Leaders of the the Rohingya Muslim insurgent group behind two recent deadly attacks in Myanmar have links to Saudi Arabia and Pakistan, a new report by the International Crisis Group (ICG) revealed, sparking fears of further radicalization if the government fails to diffuse the ongoing violence.
Members of the the group, which calls itself Harakah al-Yakin (HaY, or Faith Movement), have claimed responsibility for an Oct. 9 attack on a border post that killed nine policemen followed by a Nov. 12 attack that killed two soldiers. Security forces responded swiftly and brutally.
Reports and satellites images have since emerged from human rights organizations and aid groups accusing security forces of raping and abusing Rohingya, setting fire to their buildings and destroying their villages. At least 86 people have been killed and 30,000 displaced, most fleeing across the border to Bangladesh.
Because the government considers Rohingya illegal migrants from Bangladesh, they are denied citizenship, freedom of movement and other basic rights and have been described as “among the world’s least wanted and most persecuted people.”
The coordinated attacks by HaY “mark a dangerous turn” unlike anything in recent decades, said ICG officials, who interviewed six members of the group through secure messaging apps.
According to the report, HaY formed in the aftermath of the 2012 communal bloodbath in Myanmar’s northwestern Rakhine state between the majority Buddhist population and Rohingya Muslims. A committee of 20 leaders – all Rohingya emigres or of Rohingya heritage – oversees the group from Mecca.
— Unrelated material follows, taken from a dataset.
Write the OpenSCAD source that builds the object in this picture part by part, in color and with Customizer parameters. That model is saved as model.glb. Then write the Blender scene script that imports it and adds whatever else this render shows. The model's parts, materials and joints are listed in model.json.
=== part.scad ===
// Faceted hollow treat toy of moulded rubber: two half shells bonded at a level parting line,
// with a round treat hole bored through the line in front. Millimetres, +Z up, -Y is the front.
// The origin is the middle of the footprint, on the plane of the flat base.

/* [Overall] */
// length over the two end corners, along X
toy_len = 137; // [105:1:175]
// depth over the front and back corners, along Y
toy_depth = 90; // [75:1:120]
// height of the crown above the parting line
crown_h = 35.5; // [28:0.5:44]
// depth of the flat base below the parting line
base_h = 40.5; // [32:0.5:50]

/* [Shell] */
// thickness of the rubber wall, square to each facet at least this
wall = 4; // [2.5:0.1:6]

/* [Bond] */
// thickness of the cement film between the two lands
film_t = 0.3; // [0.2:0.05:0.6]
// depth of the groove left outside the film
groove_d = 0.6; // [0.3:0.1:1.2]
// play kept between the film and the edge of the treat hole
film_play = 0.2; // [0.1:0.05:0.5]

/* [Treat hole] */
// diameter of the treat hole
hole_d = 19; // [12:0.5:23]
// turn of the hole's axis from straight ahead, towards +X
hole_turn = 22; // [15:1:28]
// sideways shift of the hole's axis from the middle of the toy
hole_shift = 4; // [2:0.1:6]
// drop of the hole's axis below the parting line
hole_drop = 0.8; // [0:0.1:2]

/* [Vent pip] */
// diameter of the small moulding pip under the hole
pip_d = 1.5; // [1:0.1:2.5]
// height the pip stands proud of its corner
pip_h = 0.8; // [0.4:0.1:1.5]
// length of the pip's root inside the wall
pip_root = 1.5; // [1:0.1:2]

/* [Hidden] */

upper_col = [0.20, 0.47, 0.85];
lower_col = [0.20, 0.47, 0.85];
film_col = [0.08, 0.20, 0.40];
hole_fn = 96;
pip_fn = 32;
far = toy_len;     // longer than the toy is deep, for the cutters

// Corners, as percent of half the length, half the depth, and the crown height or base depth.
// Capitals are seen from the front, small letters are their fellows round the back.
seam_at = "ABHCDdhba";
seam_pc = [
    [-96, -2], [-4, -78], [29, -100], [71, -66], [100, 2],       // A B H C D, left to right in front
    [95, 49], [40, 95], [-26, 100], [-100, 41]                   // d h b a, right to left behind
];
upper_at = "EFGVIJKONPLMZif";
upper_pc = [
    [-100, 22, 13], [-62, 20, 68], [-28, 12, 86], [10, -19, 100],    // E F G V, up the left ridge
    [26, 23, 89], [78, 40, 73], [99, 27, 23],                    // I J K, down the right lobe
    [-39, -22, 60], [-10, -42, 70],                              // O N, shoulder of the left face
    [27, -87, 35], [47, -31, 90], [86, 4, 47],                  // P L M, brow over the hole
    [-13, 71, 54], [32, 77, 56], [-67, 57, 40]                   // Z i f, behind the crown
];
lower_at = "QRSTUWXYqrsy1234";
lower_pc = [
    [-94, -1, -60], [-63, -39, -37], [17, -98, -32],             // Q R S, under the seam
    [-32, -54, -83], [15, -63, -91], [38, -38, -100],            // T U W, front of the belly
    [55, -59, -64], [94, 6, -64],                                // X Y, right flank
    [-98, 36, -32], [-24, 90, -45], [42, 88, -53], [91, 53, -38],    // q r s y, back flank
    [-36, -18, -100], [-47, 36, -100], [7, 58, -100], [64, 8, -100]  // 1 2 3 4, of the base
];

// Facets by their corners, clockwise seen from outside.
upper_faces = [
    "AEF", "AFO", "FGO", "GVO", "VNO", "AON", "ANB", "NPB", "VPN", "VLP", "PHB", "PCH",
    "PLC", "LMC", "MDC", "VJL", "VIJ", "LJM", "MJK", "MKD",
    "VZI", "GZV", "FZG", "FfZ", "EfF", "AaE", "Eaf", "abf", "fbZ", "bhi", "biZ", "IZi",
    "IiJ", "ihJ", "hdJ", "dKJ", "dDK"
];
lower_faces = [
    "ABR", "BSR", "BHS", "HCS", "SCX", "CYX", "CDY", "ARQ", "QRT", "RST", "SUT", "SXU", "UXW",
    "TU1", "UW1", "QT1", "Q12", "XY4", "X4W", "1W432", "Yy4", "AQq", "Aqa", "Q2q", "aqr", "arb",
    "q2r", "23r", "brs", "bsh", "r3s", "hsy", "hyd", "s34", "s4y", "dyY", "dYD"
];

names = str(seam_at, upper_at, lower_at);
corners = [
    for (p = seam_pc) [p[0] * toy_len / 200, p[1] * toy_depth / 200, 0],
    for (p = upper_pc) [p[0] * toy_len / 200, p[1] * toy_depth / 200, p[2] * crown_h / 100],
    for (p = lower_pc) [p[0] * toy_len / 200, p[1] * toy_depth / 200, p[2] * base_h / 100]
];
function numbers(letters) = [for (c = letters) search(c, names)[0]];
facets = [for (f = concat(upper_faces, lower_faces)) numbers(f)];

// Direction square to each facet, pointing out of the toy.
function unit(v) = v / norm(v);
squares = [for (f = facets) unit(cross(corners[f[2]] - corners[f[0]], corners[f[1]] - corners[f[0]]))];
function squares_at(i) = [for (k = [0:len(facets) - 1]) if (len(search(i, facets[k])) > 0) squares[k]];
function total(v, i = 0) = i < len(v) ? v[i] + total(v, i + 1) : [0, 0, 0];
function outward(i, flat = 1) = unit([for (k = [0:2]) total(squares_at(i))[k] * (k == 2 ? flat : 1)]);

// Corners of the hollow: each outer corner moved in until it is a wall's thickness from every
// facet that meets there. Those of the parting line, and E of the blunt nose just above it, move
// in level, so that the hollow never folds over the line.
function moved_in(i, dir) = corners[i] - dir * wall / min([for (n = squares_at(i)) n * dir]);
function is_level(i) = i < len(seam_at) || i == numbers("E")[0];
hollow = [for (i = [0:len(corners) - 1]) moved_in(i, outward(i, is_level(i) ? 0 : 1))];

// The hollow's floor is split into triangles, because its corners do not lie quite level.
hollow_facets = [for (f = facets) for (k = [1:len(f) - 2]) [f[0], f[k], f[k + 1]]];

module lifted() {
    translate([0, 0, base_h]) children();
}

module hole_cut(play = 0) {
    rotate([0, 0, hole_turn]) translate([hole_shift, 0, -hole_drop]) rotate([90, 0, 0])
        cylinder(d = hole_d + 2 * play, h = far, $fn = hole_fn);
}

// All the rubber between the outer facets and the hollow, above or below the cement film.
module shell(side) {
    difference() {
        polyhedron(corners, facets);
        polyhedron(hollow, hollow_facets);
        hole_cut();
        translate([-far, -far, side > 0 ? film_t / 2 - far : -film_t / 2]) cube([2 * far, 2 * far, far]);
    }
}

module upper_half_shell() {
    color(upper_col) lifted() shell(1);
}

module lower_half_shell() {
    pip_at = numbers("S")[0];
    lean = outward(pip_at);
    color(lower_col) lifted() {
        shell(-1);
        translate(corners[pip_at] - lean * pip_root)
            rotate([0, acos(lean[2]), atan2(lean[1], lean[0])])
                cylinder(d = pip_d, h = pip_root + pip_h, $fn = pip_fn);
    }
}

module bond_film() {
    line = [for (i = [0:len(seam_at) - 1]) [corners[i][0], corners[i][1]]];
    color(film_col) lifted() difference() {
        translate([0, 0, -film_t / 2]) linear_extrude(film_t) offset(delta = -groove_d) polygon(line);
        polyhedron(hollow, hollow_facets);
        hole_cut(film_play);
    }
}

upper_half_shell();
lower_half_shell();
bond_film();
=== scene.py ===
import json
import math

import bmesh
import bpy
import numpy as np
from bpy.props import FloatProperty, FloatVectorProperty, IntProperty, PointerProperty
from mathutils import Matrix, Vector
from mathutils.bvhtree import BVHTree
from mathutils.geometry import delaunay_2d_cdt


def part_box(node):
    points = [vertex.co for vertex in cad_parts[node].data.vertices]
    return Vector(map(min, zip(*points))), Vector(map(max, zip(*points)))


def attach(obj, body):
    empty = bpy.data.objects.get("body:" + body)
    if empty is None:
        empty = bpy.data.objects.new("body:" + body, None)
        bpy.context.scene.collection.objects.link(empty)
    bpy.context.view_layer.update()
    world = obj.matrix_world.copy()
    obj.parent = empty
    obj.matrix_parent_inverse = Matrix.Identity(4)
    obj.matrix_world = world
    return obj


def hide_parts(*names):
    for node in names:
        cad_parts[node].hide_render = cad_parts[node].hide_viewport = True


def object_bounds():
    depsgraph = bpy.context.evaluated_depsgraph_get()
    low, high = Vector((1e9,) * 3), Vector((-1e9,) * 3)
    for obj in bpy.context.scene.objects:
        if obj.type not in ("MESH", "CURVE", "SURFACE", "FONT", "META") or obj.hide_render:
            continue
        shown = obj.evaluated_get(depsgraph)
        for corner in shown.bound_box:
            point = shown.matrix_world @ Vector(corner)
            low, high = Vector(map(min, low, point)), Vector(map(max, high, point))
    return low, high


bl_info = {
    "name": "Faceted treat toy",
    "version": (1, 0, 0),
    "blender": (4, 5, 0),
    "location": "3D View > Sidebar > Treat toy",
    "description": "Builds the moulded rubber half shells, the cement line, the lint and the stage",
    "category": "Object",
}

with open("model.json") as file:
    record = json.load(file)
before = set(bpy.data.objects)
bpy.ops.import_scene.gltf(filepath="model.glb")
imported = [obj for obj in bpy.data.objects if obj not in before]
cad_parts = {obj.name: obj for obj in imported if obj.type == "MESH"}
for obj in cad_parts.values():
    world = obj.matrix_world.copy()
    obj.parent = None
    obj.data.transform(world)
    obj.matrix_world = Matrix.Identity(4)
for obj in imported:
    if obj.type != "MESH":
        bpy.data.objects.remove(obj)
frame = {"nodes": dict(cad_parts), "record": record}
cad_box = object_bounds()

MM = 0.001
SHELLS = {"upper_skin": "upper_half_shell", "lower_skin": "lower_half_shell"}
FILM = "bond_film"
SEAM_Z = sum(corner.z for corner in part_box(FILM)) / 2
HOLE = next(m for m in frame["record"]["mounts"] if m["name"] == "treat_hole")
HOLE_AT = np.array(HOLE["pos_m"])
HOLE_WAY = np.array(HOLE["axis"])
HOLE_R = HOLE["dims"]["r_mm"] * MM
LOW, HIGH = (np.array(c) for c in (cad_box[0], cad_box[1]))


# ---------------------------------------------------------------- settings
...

For more than two years, Pakistanis, Afghanis and Rohingya Muslims with fighting experience quietly trained villagers in northern Rakhine for the Oct. 9 and Nov. 12 attacks.
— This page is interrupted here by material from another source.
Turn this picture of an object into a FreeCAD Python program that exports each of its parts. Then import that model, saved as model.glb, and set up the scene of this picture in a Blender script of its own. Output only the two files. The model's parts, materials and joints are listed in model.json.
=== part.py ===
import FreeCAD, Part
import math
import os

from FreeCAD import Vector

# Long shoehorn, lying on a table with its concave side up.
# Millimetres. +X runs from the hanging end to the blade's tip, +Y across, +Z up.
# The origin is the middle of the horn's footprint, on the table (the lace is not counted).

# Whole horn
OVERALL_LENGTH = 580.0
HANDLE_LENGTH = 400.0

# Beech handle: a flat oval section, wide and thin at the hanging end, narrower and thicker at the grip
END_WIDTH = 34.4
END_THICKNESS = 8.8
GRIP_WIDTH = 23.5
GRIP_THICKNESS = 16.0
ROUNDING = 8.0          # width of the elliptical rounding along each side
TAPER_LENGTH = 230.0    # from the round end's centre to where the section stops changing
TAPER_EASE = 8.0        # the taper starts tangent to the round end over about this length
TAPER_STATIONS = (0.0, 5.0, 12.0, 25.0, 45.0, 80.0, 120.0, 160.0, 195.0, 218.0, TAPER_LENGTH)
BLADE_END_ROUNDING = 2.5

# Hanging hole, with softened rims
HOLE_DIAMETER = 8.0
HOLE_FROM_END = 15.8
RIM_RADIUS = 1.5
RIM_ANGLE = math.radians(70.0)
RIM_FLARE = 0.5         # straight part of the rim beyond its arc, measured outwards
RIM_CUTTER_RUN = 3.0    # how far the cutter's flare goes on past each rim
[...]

But HaY – which the government generically calls Aqa Mul Mujahidin, or “communities of fighters” – kept its identity under wraps until others falsely claimed credit and began receiving large contributions from donors in Saudi Arabia, the Middle East and the Rohingya diaspora.
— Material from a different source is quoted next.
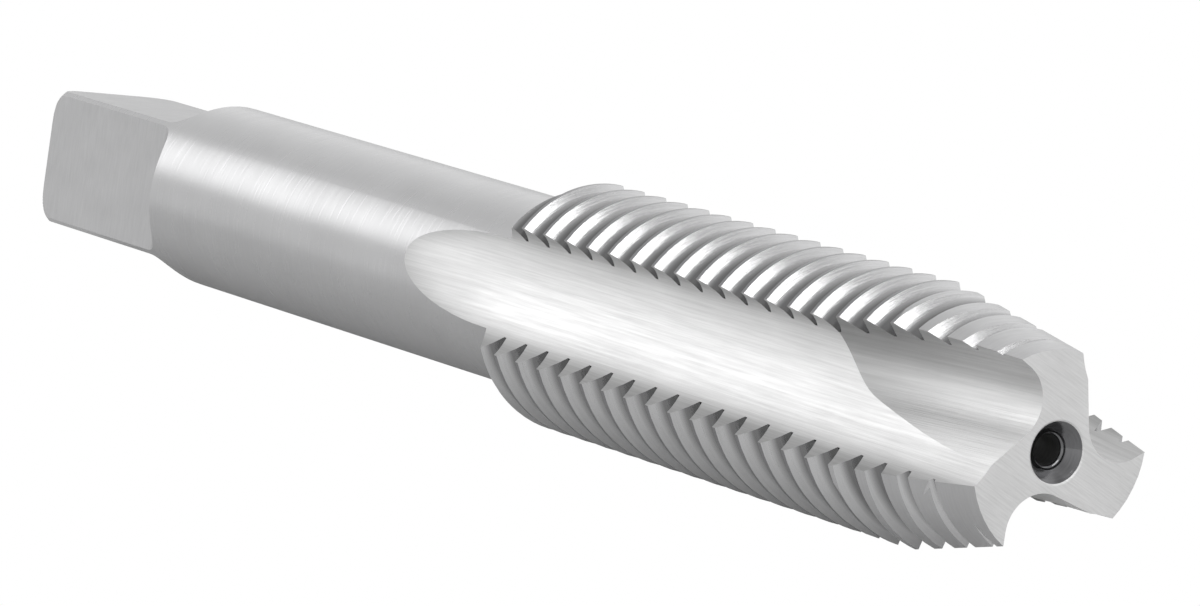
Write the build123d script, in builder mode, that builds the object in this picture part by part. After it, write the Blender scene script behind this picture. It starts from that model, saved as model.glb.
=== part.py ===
"""Hand and machine tap for a 1/2-13 UNC right-hand thread, ground from one round bar.

Three straight flutes, a spiral point, a plug chamfer and a driving square.
Frame: origin at the centre of the flat front face, +X out of the tip along the axis,
+Z up with the tap lying on two of its lands, one flute straight down. Millimetres.
"""

import os
from math import atan, cos, degrees, pi, radians, sin, tan

from build123d import *

# Thread form
thread_diameter = 12.7
thread_pitch = 25.4 / 13
crest_flat = thread_pitch / 8
thread_depth = 0.665 * thread_pitch
flank_angle = 30.0
groove_overrun = thread_pitch / 20

# Blank
overall_length = 89.0
thread_length = 40.5
shank_diameter = 9.78
end_chamfer = 0.85

# Driving square
square_width = 7.13
square_length = 13.5
square_turn = -24.0
square_corner_radius = 1.75

# Flutes
flute_count = 3
land_arc = 100.0
flute_floor = 3.13
flute_hook = 0.7
flute_edge_radius = 2.68
flute_heel_radius = 4.68
flute_taper = 0.48
flute_end = 42.6
flute_runout_radius = 22.0
flute_runout_angle = 45.0

# Spiral point, one ground gash per flute
point_wheel_radius = 50.0
point_wheel_lead = 1.45
point_wheel_arc = 25.0
point_skew = 2.4
point_web = 1.52
point_corner_across = 2.6
point_corner_radius = 1.95
point_face_slope = 24.0
point_floor_slope = 47.6

# Plug chamfer, ground with relief behind each cutting edge
chamfer_length = 7.4
tip_radius = 5.2
chamfer_relief = 0.42

# Female centre in the front face
centre_mouth_radius = 1.56
centre_cone_radius = 1.44
centre_mouth_depth = 0.06
centre_pilot_radius = 0.65
centre_pilot_depth = 3.6
centre_cone_angle = 30.0
drill_point_angle = 59.0

thread_radius = thread_diameter / 2
root_radius = thread_radius - thread_depth
shank_radius = shank_diameter / 2
clear_radius = thread_radius + 2.0
land_pitch = 360 / flute_count


def land_plane(offset=0.0):
    """Half plane at the low edge of the uppermost land's sector, about an axis moved to -Y."""
    start = radians(90 - land_arc / 2)
    return Plane(origin=(0, -offset, 0), x_dir=(1, 0, 0), z_dir=(0, -sin(start), cos(start)))


def turned(count, first_turn=0.0):
    """Places spaced evenly round the tap's own axis."""
    return [Location((0, 0, 0), (first_turn + turn * 360 / count, 0, 0)) for turn in range(count)]


# One thread groove over the uppermost land: a ring leaned by the lead angle
groove_top = thread_radius + groove_overrun
groove_half_top = (thread_pitch - crest_flat) / 2 + groove_overrun * tan(radians(flank_angle))
groove_half_root = groove_half_top - (groove_top - root_radius) * tan(radians(flank_angle))
lead_angle = degrees(atan(thread_pitch / (2 * pi * (thread_radius - thread_depth / 2))))
groove_rear = -thread_length - 0.98 * thread_pitch
groove_count = int(thread_length / thread_pitch) + 3
with BuildPart() as thread_groove:
    with BuildSketch(land_plane()):
        Polygon(
            (-groove_half_top, groove_top),
            (groove_half_top, groove_top),
            (groove_half_root, root_radius),
            (-groove_half_root, root_radius),
            align=None,
        )
    revolve(axis=Axis.X, revolution_arc=land_arc)
groove_places = [
    Location((groove_rear + (turn + land / flute_count) * thread_pitch, 0, 0), (land * land_pitch, 0, 0))
    * Location((0, 0, 0), (0, 0, lead_angle))
    for land in range(flute_count)
    for turn in range(groove_count)
]

# Flute cutter, straight along the lowest flute and then rising out of the shank:
# a tight round on the cutting side meets a wider one on the heel side at the flute's floor
with BuildPart() as flute_cutter:
    with BuildLine(Plane.XZ) as flute_path:
        run = PolarLine((point_wheel_lead, -flute_floor), flute_end + point_wheel_lead, 180 + flute_taper)
        JernArc(run @ 1, run % 1, flute_runout_radius, flute_runout_angle)
    with BuildSketch(Plane(origin=run @ 0, x_dir=(0, 1, 0), z_dir=run % 0)) as flute_section:
        with Locations((-flute_hook, flute_heel_radius)):
            Circle(flute_heel_radius)
            Rectangle(
                2 * flute_heel_radius,
                2 * flute_heel_radius,
                align=(Align.MIN, Align.CENTER),
                mode=Mode.INTERSECT,
            )
        with Locations((-flute_hook, flute_edge_radius)):
            Circle(flute_edge_radius)
    sweep(path=flute_path.line)

# Grinding wheel of the spiral point, over the lowest flute
face_run = clear_radius
face_drop = face_run * tan(radians(point_face_slope))
floor_run = 0.75 * clear_radius
floor_rise = floor_run * tan(radians(point_floor_slope))
corner_half_angle = radians((point_face_slope + point_floor_slope) / 2)
corner_height = point_corner_radius * (1 / sin(corner_half_angle) - 1) - point_web
wheel_plane = Plane.YZ.offset(point_wheel_lead).rotated((0, 0, -point_skew))
with BuildPart() as point_wheel:
    with BuildSketch(wheel_plane) as wheel_section:
        with BuildLine():
            Polyline(
                (-point_corner_across - face_drop, corner_height - face_run),
                (-point_corner_across, corner_height),
                (-point_corner_across + floor_rise, corner_height - floor_run),
                (-point_corner_across + floor_rise, corner_height - face_run),
                close=True,
            )
        make_face()
        fillet(wheel_section.vertices().sort_by(Axis.Y)[-1], point_corner_radius)
    wheel_centre = wheel_plane.from_local_coords((0, -point_web - point_wheel_radius, 0))
    revolve(axis=Axis(wheel_centre, -wheel_plane.x_dir), revolution_arc=point_wheel_arc)

# Chamfer ring of the uppermost land, off centre so that the land falls away behind its edge
chamfer_rise = (thread_radius - tip_radius) / chamfer_length
ring_offset = chamfer_relief
ring_front = tip_radius - ring_offset / 2
ring_rear = ring_front + 2 * chamfer_length * chamfer_rise
with BuildPart() as chamfer_ring:
    with BuildSketch(land_plane(ring_offset)):
        Polygon(
            (1, ring_front - chamfer_rise),
            (1, clear_radius),
            (-2 * chamfer_length, clear_radius),
            (-2 * chamfer_length, ring_rear),
            align=None,
        )
    revolve(axis=Axis((0, -ring_offset, 0), (1, 0, 0)), revolution_arc=land_arc)

# Cutter of the top flat of the square, with its round corner at the shank end
with BuildPart() as flat_cutter:
    with BuildSketch(Plane.XZ) as flat_section:
        with Locations((-overall_length - 1, square_width / 2)):
            Rectangle(square_length + 1, shank_radius, align=(Align.MIN, Align.MIN))
        fillet(flat_section.vertices().group_by(Axis.X)[-1].sort_by(Axis.Y)[0], square_corner_radius)
    extrude(amount=shank_radius + 1, both=True)

# The tap
rear_cone = thread_radius - shank_radius
with BuildPart() as tap:
    with BuildSketch(Plane.XY) as blank:
        with BuildLine():
            Polyline(
                (0, 0),
                (0, thread_radius),
                (-thread_length, thread_radius),
                (-thread_length - rear_cone, shank_radius),
                (-overall_length + end_chamfer, shank_radius),
                (-overall_length, shank_radius - end_chamfer),
                (-overall_length, 0),
                close=True,
            )
        make_face()
    revolve(axis=Axis.X)
    with Locations(turned(flute_count)):
        add(flute_cutter.part, mode=Mode.SUBTRACT)
    with Locations(groove_places):
        add(thread_groove.part, mode=Mode.SUBTRACT)
    with Locations(turned(flute_count)):
        add(point_wheel.part, mode=Mode.SUBTRACT)
    with Locations(turned(flute_count)):
        add(chamfer_ring.part, mode=Mode.SUBTRACT)
    with Locations(turned(4, square_turn)):
        add(flat_cutter.part, mode=Mode.SUBTRACT)
    with BuildSketch(Plane.XY) as centre_section:
        with BuildLine():
            Polyline(
                (0, 0),
                (0, centre_mouth_radius),
                (-centre_mouth_depth, centre_cone_radius),
                (
                    -centre_mouth_depth
                    - (centre_cone_radius - centre_pilot_radius) / tan(radians(centre_cone_angle)),
                    centre_pilot_radius,
                ),
                (-centre_pilot_depth, centre_pilot_radius),
                (-centre_pilot_depth - centre_pilot_radius / tan(radians(drill_point_angle)), 0),
                close=True,
            )
        make_face()
    revolve(axis=Axis.X, mode=Mode.SUBTRACT)
tap.part.label = "tap"

os.makedirs("parts", exist_ok=True)
export_step(tap.part, "parts/tap.step")
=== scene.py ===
import math
from collections import namedtuple

import bmesh
import bpy
from mathutils import Matrix, Vector


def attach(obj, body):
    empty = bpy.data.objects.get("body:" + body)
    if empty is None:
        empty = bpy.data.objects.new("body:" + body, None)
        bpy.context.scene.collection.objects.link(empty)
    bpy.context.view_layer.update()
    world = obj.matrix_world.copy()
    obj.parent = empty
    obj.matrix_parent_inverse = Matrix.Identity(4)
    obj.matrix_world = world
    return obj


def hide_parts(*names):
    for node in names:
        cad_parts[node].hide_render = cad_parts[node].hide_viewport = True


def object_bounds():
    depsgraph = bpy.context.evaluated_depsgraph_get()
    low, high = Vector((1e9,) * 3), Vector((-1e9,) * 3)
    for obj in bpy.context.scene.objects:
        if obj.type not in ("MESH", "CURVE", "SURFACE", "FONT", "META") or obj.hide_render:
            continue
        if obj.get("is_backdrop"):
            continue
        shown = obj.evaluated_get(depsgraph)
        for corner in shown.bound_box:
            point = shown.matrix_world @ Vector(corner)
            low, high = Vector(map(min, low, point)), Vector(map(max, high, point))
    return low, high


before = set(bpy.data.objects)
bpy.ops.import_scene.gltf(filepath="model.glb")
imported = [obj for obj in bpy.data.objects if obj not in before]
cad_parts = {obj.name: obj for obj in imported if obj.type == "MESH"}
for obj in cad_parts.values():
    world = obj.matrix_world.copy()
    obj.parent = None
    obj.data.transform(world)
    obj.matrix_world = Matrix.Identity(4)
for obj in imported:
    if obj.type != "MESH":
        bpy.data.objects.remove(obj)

low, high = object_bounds()

MM_PER_METRE = 1000.0

# Sizes of the solid in millimetres and degrees, as in the part's source
THREAD_END = -40.5
SHANK_RADIUS = 4.89
FLUTE_TURNS = (-90.0, 30.0, 150.0)
FLUTE_FLOOR = 3.13
FLUTE_HOOK = 0.7
FLUTE_EDGE_RADIUS = 2.68
FLUTE_HEEL_RADIUS = 4.68
FLUTE_TAPER = 0.48
FLUTE_END = -42.6
RUNOUT_RADIUS = 22.0
WHEEL_RADIUS = 50.0
WHEEL_LEAD = 1.45
WHEEL_SKEW = 2.4
POINT_WEB = 1.52
CORNER_ACROSS = 2.6
CORNER_RADIUS = 1.95
FACE_SLOPE = 24.0
FLOOR_SLOPE = 47.6
MOUTH_RADIUS = 1.56
REAR_END = -89.0

# Centre of the wheel's round corner: its place along the wheel, and past the tap's axis
WHEEL_REACH = WHEEL_RADIUS + POINT_WEB
CORNER_HALF = math.radians((FLOOR_SLOPE + FACE_SLOPE) / 2)
CORNER_LEAN = math.radians((FLOOR_SLOPE - FACE_SLOPE) / 2)
CORNER_BACK = CORNER_RADIUS / math.sin(CORNER_HALF)
CORNER_SIDE = CORNER_BACK * math.sin(CORNER_LEAN) - CORNER_ACROSS
CORNER_RISE = CORNER_BACK * (1 - math.cos(CORNER_LEAN)) - CORNER_RADIUS - POINT_WEB

# Limits that tell the ground surfaces apart: places in millimetres, and parts of a face's unit normal
FRONT_DEPTH = 0.03
FRONT_FORWARD = 0.99
HOLE_RADIUS = 1.6
HOLE_DEPTH = 6.0
SQUARE_START = -75.4
SQUARE_MARGIN = 0.05
SQUARE_OUTWARD = 0.95
END_FORWARD = -0.3
WALL_FORWARD = 0.8
SHANK_MARGIN = 0.06
SHANK_OUTWARD = 0.985
CONE_FORWARD = -0.6
GROOVE_BOTTOM = 4.5
HOLLOW_FORWARD = 0.6
HOLLOW_OUTWARD = 0.9
CHAMFER_FORWARD = 0.1
CREST_RADIUS = 6.2
POINT_REAR = -15.0
LEAST_RADIUS = 1e-6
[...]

ICG identified HaY’s leader, who appeared in several videos following the attacks, as Ata Ullah. The son of a Rohingya migrant, Ullah was born in Karachi, Pakistan, and moved to Mecca as a child.
“Though not confirmed, there are indications he went to Pakistan and possibly elsewhere [after 2012], and that he received practical training in modern guerrilla warfare,” the report said. Ullah is among another group of 20 leaders from Saudi Arabia coordinating operations on the ground.
While HaY has sought religious legitimacy for its cause, the report noted, “its stated aim is not to impose Sharia (Islamic law), but rather to stop persecution of Rohingya and secure their rights and greater autonomy as Myanmar citizens.”
But as funding and support pours in from jihadi hotbeds, that could change, the report warned. Whereas Rohingya leaders traditionally denounced violence, gnawing desperation has cultivated sympathy for militant groups like HaY. And if things don’t improve, Rakhine could become ideal breeding grounds for transnational terrorist agendas.
“The fact that more people are now embracing violence reflects deep policy failures over many years rather than any sort of inevitability,” the report said.
To a degree, the government’s de facto leader, Nobel laureate Aun San Suu Kyi’s hands are tied, because the military operates autonomously. Going against the military may mean Suu Kyi loses power entirely.
However, ICG urged the government and military to quickly and carefully recalibrate policies that address the despair in Rohingya communities.
“Failure to get this right would carry enormous risks,” the report warned.